Mantenho o valor arbitrado para o dia-multa em 1/30 do salário mínimo no tempo do fato.
Diante da pena ora aplicada, e nos termos do art. 43 e seguintes do Código Penal, aplico a substituição da pena privativa de liberdade por uma restritiva de direito, consistente na prestação de serviços à comunidade ou a entidades públicas, pelo prazo da condenação, na forma dos artigos 46 e 55 do CP, em instituição a ser designada pelo juízo da execução.
Fixo o regime inicial aberto para cumprimento da pena (art. 33, § 1º, c, e § 2º, c, do CP).
Dispositivo
Ante o exposto, dou parcial provimento à apelação para reduzir a pena aplicada.
É como voto.

Processo Judicial Eletrônico
Tribunal Regional Federal da 1ª Região
Gab. 07 - DESEMBARGADOR FEDERAL WILSON ALVES DE SOUZA
VOTO REVISOR
Aprovo o relatório e acompanho o voto da Relatora.
Juíza Federal Convocada OLÍVIA MÉRLIN SILVA
Relatora

Tribunal Regional Federal da 1ª Região
Gab. 08 - DESEMBARGADORA FEDERAL MARIA DO CARMO CARDOSO
Processo Judicial Eletrônico
PROCESSO: 1018310-90.2019.4.01.3400 PROCESSO REFERÊNCIA: 1018310-90.2019.4.01.3400
CLASSE: APELAÇÃO CRIMINAL (417)
POLO ATIVO: CECILIA DE LARA MAIA
REPRESENTANTES POLO ATIVO: GUSTAVO MICHELOTTI FLECK - DF21243-A
POLO PASSIVO: Ministério Público Federal (Procuradoria)
EMENTA
PENAL E PROCESSUAL PENAL. ESTELIONATO PREVIDENCIÁRIO. ART. 171, § 3º, DO CP. OBTENÇÃO FRAUDULENTA DE APOSENTADORIA POR TEMPO DE SERVIÇO. AUTORIA E MATERIALIDADE COMPROVADAS. DOSIMETRIA. PENA REDUZIDA. APELAÇÃO PARCIALMENTE PROVIDA.
- Materialidade, autoria e dolo demonstrados no acervo probatório.
- Dosimetria.

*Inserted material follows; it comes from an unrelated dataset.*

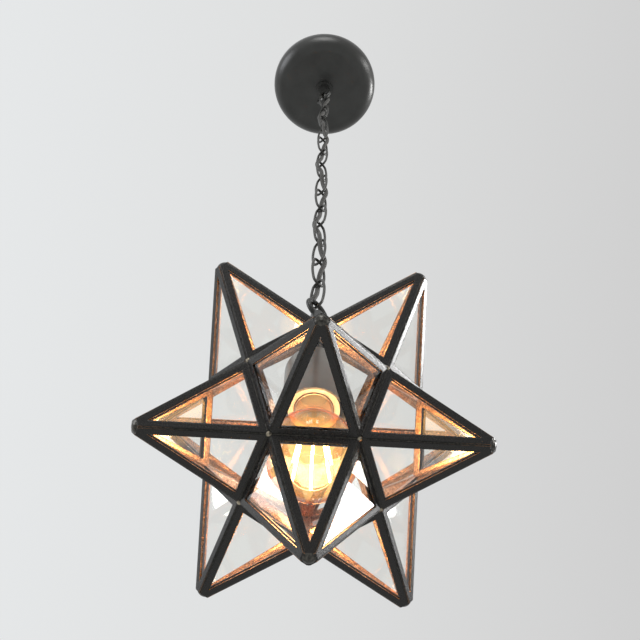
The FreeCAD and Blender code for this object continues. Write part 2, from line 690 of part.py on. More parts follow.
def plate(low_outline, low, high_outline, high):
    """Flat-sided solid between two outlines whose sides are parallel in pairs."""
    bottom = [Vector(x, y, low) for x, y in low_outline]
    top = [Vector(x, y, high) for x, y in high_outline]
    faces = [Part.Face(Part.makePolygon(ring + ring[:1])) for ring in (bottom, top)]
    for index in range(len(bottom)):
        ring = [bottom[index - 1], bottom[index], top[index], top[index - 1]]
        faces.append(Part.Face(Part.makePolygon(ring + ring[:1])))
    solid = Part.Solid(Part.Shell(faces))
    if solid.Volume < 0:
        solid.reverse()
    return solid


def pane_frame(cut_depth, gap=0.0):
    """Channel frame of one pane, mitred against its neighbours; +Z is the outside."""
    half = number("size.frame_thickness / 2")
    groove = number("size.frame_groove")
    flange = number("size.frame_flange")
    lap = number("size.glass_lap + size.glass_play")
    corner = -number("size.corner_cut")
    slot_half = number("size.glass_thickness / 2 + size.glass_play")
    slope = math.tan(MITRE)

    def level(height, leg):
        tip = (cut_depth + height * math.sin(LEAN)) / math.cos(LEAN)
        return pane_outline(leg, -height * slope - gap, tip, corner)

    knee = groove / slope
    inner = plate(level(-half, -half * slope), -half, level(knee, groove), knee)
    outer = plate(level(knee, groove), knee, level(half, groove), half)
    window_leg = groove - flange
    window_base = -half * slope - flange
    blunt = cut_depth / math.cos(LEAN)
    point = -window_leg / math.sin(TIP_HALF)
    window_tip = blunt + flange if blunt + flange > point else None
    window = pane_outline(window_leg, window_base, window_tip)
    slot = pane_outline(window_leg + lap, window_base + lap, glass_tip(cut_depth, window_tip) -
                        number("size.glass_play"))
    hole = plate(window, -2 * half, window, 2 * half)
    channel = plate(slot, -slot_half, slot, slot_half)
    return inner.fuse(outer).cut(hole).cut(channel).removeSplitter()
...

Penas reduzidas com afastamento da valoração negativa da consequências do crime.
- Mantido o aumento na terceira fase, referente ao §3° do art. 171 do CP, porque o delito foi cometido em detrimento de entidade de direito público.
- Apelação a que se dá parcial provimento.
ACÓRDÃO
Decide a Terceira Turma do Tribunal Regional Federal da 1ª Região, por unanimidade, dar parcial provimento ao recurso de apelação, nos termos do voto da relatora.